Car au pays de Wikipédia, ne modifie pas les pages qui veut. La communauté toute entière garde un œil sur les pages les plus sensibles. D’invisibles soldats de la « wikisphère » écument ces pages polémiques, souvent politiques, et tentent de conserver la plus grande neutralité possible.

Nous avons contacté certains des contributeurs les plus actifs sur des pages polémiques (UMP, Réforme des retraites, Affaire Woerth-Bettencourt…). Ils nous ont raconté comment ils gèrent au quotidien les problèmes liés au vandalisme et à la manipulation des articles politiques.

« Il s’agit pour eux de défendre mordicus une “vérité” »

Turb, contributeur wikipédien depuis plus de six ans, promu au rang d’administrateur et également membre du comité d’arbitrage (sorte d’instance suprême de résolution de conflits), est formel : « Le plus souvent, les gens n’ont pas conscience d’avoir une posture militante : il s’agit pour eux de défendre mordicus une “vérité”, généralement sur les adversaires, souvent grossièrement… La résistance à ces tentatives est maintenant de l’ordre de la routine. » Et il sait de quoi il parle, puisqu’à ce jour, Turb a fait 437 modifications sur la page de Nicolas Sarkozy, même s’il n’est « affilié ni de près ni de loin à l’UMP. »

Cependant, les particuliers, militants ou non, ne sont pas les seuls à intervenir sur les pages de leurs « idoles » politiques. Turb le confirme : « il y a déjà eu des cas où des manipulations d’articles ont été tentées, et où l’on constate que l’adresse IP d’où provient la modification correspond à un ministère, ou une mairie. »

Il arrive aussi que des personnalités politiques, insatisfaites de leur profil, entrent en contact avec les administrateurs.
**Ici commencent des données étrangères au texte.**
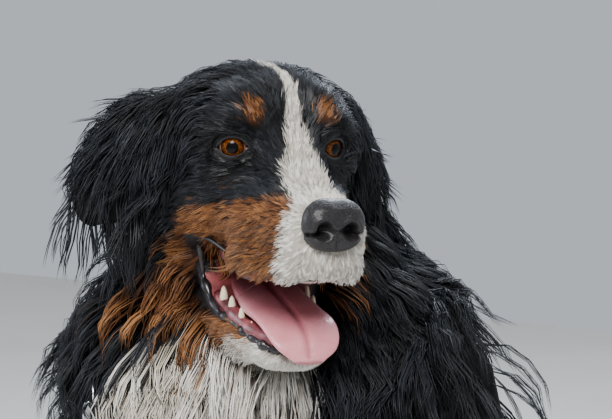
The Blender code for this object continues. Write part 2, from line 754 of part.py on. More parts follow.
def build_head():
    """The skull, jaw and lips in one, with the mouth, the eye sockets and the seat of the nose cut in."""
    matrix = head_matrix()
    head = fused(mesh_object("head", head_shapes()), HEAD_VOXEL, HEAD_TRIANGLES, 7)
    head.data.transform(matrix)
    for side in (1, -1):
        lid = ellipsoid((0, 0, 0), (EYE_RADIUS + LID_THICKNESS,) * 3, 8, 16)
        combine(head, mesh_object("lid", [placed(lid, eye_frame(side))]), "UNION")
    combine(head, mesh_object("mouth", [placed(head_loft(MOUTH, 2.2, 10, 14), matrix)]), "DIFFERENCE")
    seat = [(NOSE[0][0] + 0.3, *NOSE[0][1:])] + NOSE[1:]
    seat = [(y, z, *(half + 0.3 for half in halves)) for y, z, *halves in seat]
    combine(head, mesh_object("seat", [placed(head_loft(seat, 2.3, 6, 16), matrix)]), "DIFFERENCE")
    for side in (1, -1):
        ball = ellipsoid((0, 0, 0), (EYE_RADIUS + GAP,) * 3, 8, 16)
        combine(head, mesh_object("socket", [placed(ball, eye_frame(side))]), "DIFFERENCE")
        combine(head, mesh_object("slit", [placed(almond(), eye_frame(side))]), "DIFFERENCE")
    return head


def build_nose():
    """The nose leather with its nostrils and the slits beside them."""
    nose = mesh_object("nose", [placed(head_loft(NOSE, 2.3, 6, 16), head_matrix())])
    for side in (1, -1):
        hole = ellipsoid((side * 10 * MM, -113 * MM, -39 * MM), (5.2 * MM, 8 * MM, 4.4 * MM), 4, 10)
        slit = ellipsoid((side * 17 * MM, -109 * MM, -42 * MM), (6 * MM, 7 * MM, 1.8 * MM), 3, 8)
        for cut in (hole, slit):
            combine(nose, mesh_object("hole", [placed(cut, head_matrix())]), "DIFFERENCE")
    return nose


def collar_and_tag(skin):
    """A rolled collar round the neck, and a tag that hangs from its lug by a ring."""
    line = collar_line(skin, (0, -0.066, 0.658), (0, -0.304, 0.953))
    at = int(np.argmin(np.linalg.norm(line - np.array(TAG_PLACE), axis=1)))
    out = unit((line[at] - line.mean(0)) * [1, 1, 0])
    tangent = unit(np.cross([0, 0, 1.0], out))
    wide = np.array([math.cos(TAG_TURN), math.sin(TAG_TURN), 0])
    thick = np.array([math.sin(TAG_TURN), -math.cos(TAG_TURN), 0])
    up = np.array([0, 0, 1.0])
    turn = np.linspace(0, 2 * math.pi, 10, endpoint=False)[:, None]
    hole = line[at] + out * 0.0095
    lug = tube(hole + 0.0050 * (np.cos(turn) * out + np.sin(turn) * tangent), 0.0014, 6)
    middle = hole + out * 0.0052
    ring = tube(middle + 0.0056 * (np.cos(turn) * out + np.sin(turn) * up), 0.0010, 6)
    levels = ((-0.0052, 0.0050), (-0.0072, 0.0068), (-0.0220, 0.0082), (-0.0270, 0.0066))
    corners = [
        [middle + up * z + wide * (a * w) + thick * (b * 0.0010) for a, b in ((1, 1), (-1, 1), (-1, -1), (1, -1))]
        for z, w in levels
    ]
    collar = mesh_object("collar", [tube(line, 0.006, 6)])
    joined(collar, [lug])
    tag = mesh_object("tag", [closed_tube(np.array(corners))])
    joined(tag, [ring])
    hollow = mesh_object("groove", [tube(line, 0.006 + GAP, 6)])
    joined(hollow, [tube(hole + 0.0050 * (np.cos(turn) * out + np.sin(turn) * tangent), 0.0014 + GAP, 6)])
    guards = [near_points(line, 0.013), near_points(middle + up * np.linspace(-0.03, 0.005, 6)[:, None], 0.022)]
    return collar, tag, hollow, guards


def build_nodes():
    """Every node of the dog by name."""
    matrix = head_matrix()
    whole = fused(mesh_object("torso", body_shapes()), BODY_VOXEL, BODY_TRIANGLES, 5)
    head = build_head()
    nodes = {"nose": build_nose()}
    for side, name in ((1, "left"), (-1, "right")):
        ball = ellipsoid((0, 0, 0), (EYE_RADIUS,) * 3, 8, 16)
        nodes["eye_" + name] = mesh_object("eye_" + name, [placed(ball, eye_frame(side))])
    combine(whole, head, "UNION", "MANIFOLD")
    combine(whole, cell([((0, 0, FLOOR), (0, 0, -1))], 0.0), "INTERSECT", "MANIFOLD")
    nodes["collar"], nodes["tag"], groove, guards = collar_and_tag(whole)
    core = grown(whole, 0.0006)
    for side, name in ((1, "left"), (-1, "right")):
        ear = mesh_object("ear_" + name, [placed(ear_shape(side), matrix)])
        joined(ear, comb_ear(side, ear))
        combine(ear, duplicate(core, "core"), "DIFFERENCE", "MANIFOLD")
        nodes["ear_" + name] = tidied(ear)
        guards.append(near_skin(ear, 0.005))
    remove(core)
    hair = comb_body(whole, guards)
    for side in (1, -1):
        hair += claws(side, *FORE_PAW) + claws(side, *HIND_PAW)
    joined(whole, hair)
    combine(whole, cell([((0, 0, FLOOR), (0, 0, -1))], 0.0), "INTERSECT", "MANIFOLD")
    combine(whole, groove, "DIFFERENCE", "MANIFOLD")

    nodes["head"] = parted(whole, "head", in_head(HEAD_CELL))
    nodes["jaw"] = parted(nodes["head"], "jaw", in_head(JAW_CELL))
    nodes["tail_root"] = parted(whole, "tail_root", [((0, 0.340, 0), (0, -1, 0)), ((0, 0, 0.155), (0, 0, 1))])
    nodes["tail_middle"] = parted(nodes["tail_root"], "tail_middle", [((0.045, 0.408, 0), (-0.68, -0.73, 0))])
    nodes["tail_plume"] = parted(nodes["tail_middle"], "tail_plume", [((0.140, 0.460, 0), (-1, 0, 0))])
    nodes["neck"] = parted(whole, "neck", [((0, -0.20, 0.590), (0, 0.359, -0.933))])
    for side, name in ((1, "left"), (-1, "right")):
        leg = "hindleg_" + name
        thigh = [
            ((0.100 * side, 0, 0), (-side, 0, 0)),
            ((0, 0, 0.348), (0, 0, 1)),
            ((0, -0.058, 0), (0, -0.98, 0.196)),
            ((0, -0.030, 0.200), (0, -0.81, 0.587)),
        ]
        nodes[leg] = parted(whole, leg, thigh)
        nodes["hindpaw_" + name] = parted(nodes[leg], "hindpaw_" + name, [((0, 0, 0.078), (0, 0, 1))])
    for side, name in ((1, "left"), (-1, "right")):
        leg = "foreleg_" + name
        upper = [
            ((0, -0.100, 0.325), (0, 0.521, 0.854)),
            ((0.030 * side, 0, 0), (-side, 0, 0)),
            ((0, 0.050, 0), (0, 1, 0)),
        ]
        nodes[leg] = parted(whole, leg, upper)
        nodes["forepaw_" + name] = parted(nodes[leg], "forepaw_" + name, [((0, 0, 0.074), (0, 0, 1))])
    nodes["rump"] = parted(whole, "rump", [((0, 0.100, 0.400), (0, -0.64, 0.77))])
    nodes["torso"] = whole

    joined(nodes["head"], [placed(tooth, matrix) for tooth in teeth(UPPER_TEETH)])
    joined(nodes["jaw"], [placed(tooth, matrix) for tooth in teeth(LOWER_TEETH)])
    nodes["tongue"] = mesh_object("tongue", [placed(head_loft(TONGUE, 2.4, 10, 14), matrix)])
    for name in ("head", "jaw"):
        combine(nodes[name], grown(nodes["tongue"], 0.0004), "DIFFERENCE", "MANIFOLD")
    return nodes


FINISHES = {
    "coat_black": (BLACK, 0.55, 0.0),
    "coat_white": (WHITE, 0.70, 0.0),
    "nose_leather": (NOSE_BLACK, 0.35, 0.0),
    "tongue_flesh": (TONGUE_PINK, 0.40, 0.0),
    "eye_amber": (IRIS_AMBER, 0.05, 0.0),
    "collar_black": (STRAP_BLACK, 0.50, 0.0),
    "tag_steel": (STEEL, 0.30, 1.0),
}
SLOTS = {
    "nose": "nose_leather",
    "tongue": "tongue_flesh",
    "eye_left": "eye_amber",
    "eye_right": "eye_amber",
    "collar": "collar_black",
    "tag": "tag_steel",
    "forepaw_left": "coat_white",
    "forepaw_right": "coat_white",
    "hindpaw_left": "coat_white",
    "hindpaw_right": "coat_white",
}


def main():
    """Build the nodes, stand them over the origin and give each its material."""
    clear_scene()
    nodes = {name: tidied(node) for name, node in build_nodes().items()}
    corners = np.array([v.co[:] for node in nodes.values() for v in node.data.vertices])
    middle = (corners.min(0) + corners.max(0)) / 2
    for name, node in nodes.items():
        node.name = name
        node.data.transform(Matrix.Translation((-middle[0], -middle[1], 0)))
        slot = SLOTS.get(name, "coat_black")
        node.data.materials.clear()
        node.data.materials.append(finish(name + "_" + slot, *FINISHES[slot]))


main()
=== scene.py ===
"""A sitting Bernese mountain dog at life size: skin, coat, eyes, mouth, collar and a plain studio.

The dog faces -Y, +Z is up and +X is the dog's left. Sizes are in metres, or in millimetres
where a name or a docstring says so. The head is shaped in a frame of its own, with the point
between the eyes at zero and the muzzle along -Y, and is then posed on the neck.
"""

import logging
import math
from dataclasses import dataclass, field
from enum import Enum

import bpy
import numpy as np
from mathutils import Matrix, Vector
from mathutils.bvhtree import BVHTree


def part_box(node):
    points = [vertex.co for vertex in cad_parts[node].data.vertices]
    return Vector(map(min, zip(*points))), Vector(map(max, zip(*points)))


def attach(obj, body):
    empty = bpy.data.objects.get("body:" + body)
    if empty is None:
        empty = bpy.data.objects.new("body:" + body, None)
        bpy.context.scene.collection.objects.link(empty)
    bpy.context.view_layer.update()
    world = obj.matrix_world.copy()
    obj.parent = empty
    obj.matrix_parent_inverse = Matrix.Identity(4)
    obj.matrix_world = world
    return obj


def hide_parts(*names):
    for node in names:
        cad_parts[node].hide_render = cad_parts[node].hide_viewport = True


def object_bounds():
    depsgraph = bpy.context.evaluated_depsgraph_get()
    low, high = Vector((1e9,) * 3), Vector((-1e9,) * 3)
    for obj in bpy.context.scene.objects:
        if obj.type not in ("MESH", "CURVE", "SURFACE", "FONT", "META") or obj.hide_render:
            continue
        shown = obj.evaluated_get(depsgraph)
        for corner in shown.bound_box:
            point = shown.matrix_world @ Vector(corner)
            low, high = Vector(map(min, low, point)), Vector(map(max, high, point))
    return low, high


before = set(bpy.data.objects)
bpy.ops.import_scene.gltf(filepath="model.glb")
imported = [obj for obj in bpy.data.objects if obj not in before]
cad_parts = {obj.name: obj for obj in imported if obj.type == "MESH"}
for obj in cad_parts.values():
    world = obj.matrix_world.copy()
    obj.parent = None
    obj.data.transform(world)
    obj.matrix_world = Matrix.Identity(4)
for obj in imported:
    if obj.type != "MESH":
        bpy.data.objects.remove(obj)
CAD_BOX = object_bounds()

LOG = logging.getLogger("dog")
MM = 0.001
Array = np.ndarray

HEAD_PLACE = Vector((0.080, -0.163, 0.812))
HEAD_YAW = math.radians(54.0)
HEAD_PITCH = math.radians(4.5)
HEAD_ROLL = math.radians(3.0)
EYE_PLACE = Vector((35.0, 6.0, 0.0)) * MM
EYE_TURN_OUT = math.radians(24.0)
EYE_RADIUS = 12.0 * MM
SKIN_SEED = 11

# Stations of the body: x, y, z of the centre, half width, half depth, depth of the coat, in metres.
TORSO = [
    (0, -0.150, 0.535, 0.048, 0.052, 0.045),
    (0, -0.124, 0.527, 0.098, 0.096, 0.048),
    (0, -0.070, 0.512, 0.130, 0.132, 0.045),
    (0, 0.006, 0.478, 0.144, 0.150, 0.040),
    (0, 0.082, 0.420, 0.146, 0.146, 0.036),
    (0, 0.146, 0.346, 0.140, 0.134, 0.036),
    (0, 0.194, 0.262, 0.132, 0.124, 0.038),
    (0, 0.216, 0.178, 0.124, 0.116, 0.040),
    (0, 0.224, 0.106, 0.108, 0.104, 0.034),
    (0, 0.228, 0.058, 0.072, 0.072, 0.020),
]
NECK = [
    (0, -0.030, 0.550, 0.098, 0.084, 0.045),
    (0, -0.056, 0.610, 0.120, 0.106, 0.055),
    (0, -0.064, 0.672, 0.106, 0.104, 0.060),
    (0, -0.070, 0.728, 0.086, 0.088, 0.052),
    (0.002, -0.084, 0.780, 0.064, 0.068, 0.030),
    (0.008, -0.100, 0.818, 0.040, 0.044, 0.012),
]
SHOULDER = [
    (0.088, 0.036, 0.628, 0.050, 0.060, 0.050),
    (0.110, -0.018, 0.574, 0.064, 0.090, 0.052),
    (0.118, -0.068, 0.494, 0.060, 0.090, 0.044),
    (0.113, -0.062, 0.410, 0.050, 0.070, 0.030),
    (0.106, -0.038, 0.345, 0.036, 0.048, 0.018),
]
FORELEG = [
    (0.104, -0.022, 0.390, 0.040, 0.054, 0.020),
    (0.102, -0.034, 0.335, 0.036, 0.045, 0.018),
    (0.098, -0.054, 0.250, 0.031, 0.036, 0.013),
    (0.094, -0.074, 0.170, 0.027, 0.029, 0.010),
    (0.092, -0.084, 0.125, 0.029, 0.030, 0.009),
    (0.091, -0.091, 0.080, 0.027, 0.027, 0.009),
    (0.091, -0.097, 0.040, 0.028, 0.028, 0.008),
]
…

Cela a été le cas de Nadine Morano, en 2007. Voyez plutôt:

Il y a donc bien des garde-fous de la neutralité sur Wikipédia, incarnés par les administrateurs, chargés de lutter contre les tendances militantes de certains contributeurs. Mais qui assure la neutralité des administrateurs, eux-mêmes contributeurs ? Turb, qui déclare être vaguement « centriste » et « libéral », s’appuie sur les trois règles d’or édictées par Wikipédia : la vérifiabilité des sources, la qualité des sources et la pertinence des informations.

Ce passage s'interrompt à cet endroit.